🤖 AI Summary
This study addresses the challenge of inferring and extrapolating complex physical dynamics—such as those of deformable solids and fluids—from video observations. To this end, the authors construct a 2D physics simulation dataset based on the Material Point Method (MPM) and present the first systematic comparison between code generation models and video diffusion models on physical dynamics inference tasks. Experimental results demonstrate that code generation models produce temporally stable and physically consistent extrapolations, whereas video diffusion models, while adept at capturing geometric details, often generate extrapolations lacking physical plausibility. The work reveals complementary strengths of the two approaches: code generation excels in parameter inference and physical consistency, while diffusion models are more effective at geometric recognition. This study establishes a new benchmark and offers key insights for physics-aware video understanding.
📝 Abstract
To study the ability to infer physical dynamics from videos and extrapolate them forward in time, we assemble a dataset of 2D Material Point Method (MPM) physical simulations covering rich physical phenomena such as deformable objects, fluids, kinetic objects, and emitters. We study code generation and video diffusion approaches on this dataset, identifying their strengths and weaknesses by varying the amount of physically relevant side information.
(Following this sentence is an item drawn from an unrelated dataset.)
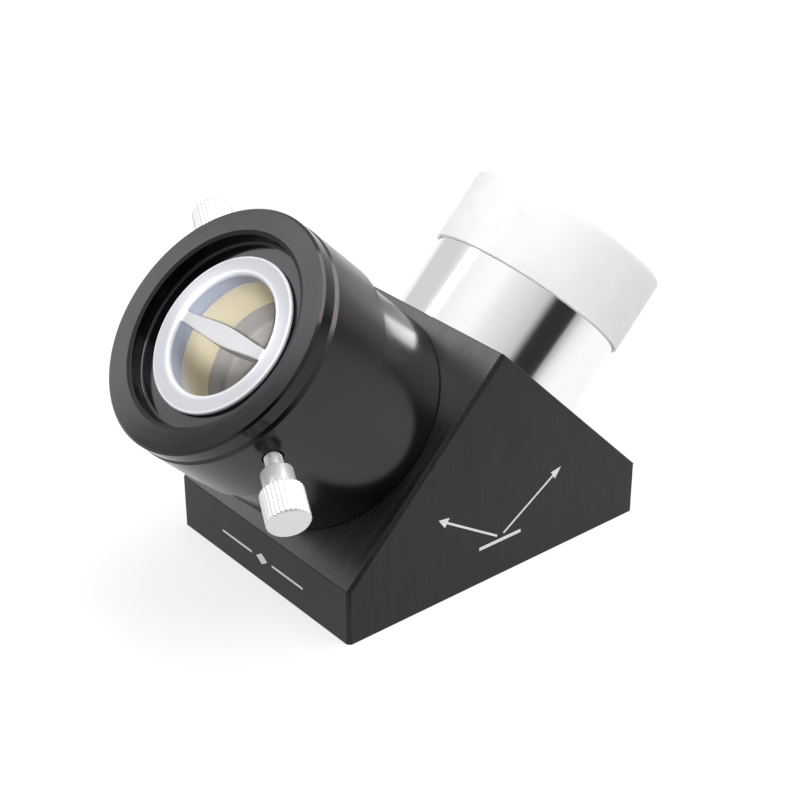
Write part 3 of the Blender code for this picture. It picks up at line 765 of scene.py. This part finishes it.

The code generation model, beyond giving a working demonstration of automatic synthesis of MPM simulations, reveals that such an approach struggles with inferring physical parameters from visual input, but relative to video diffusion, produces physically and temporally stable extrapolations forward in time, while the video diffusion model more strongly identifies geometric properties from visual input but produces physically implausible extrapolations.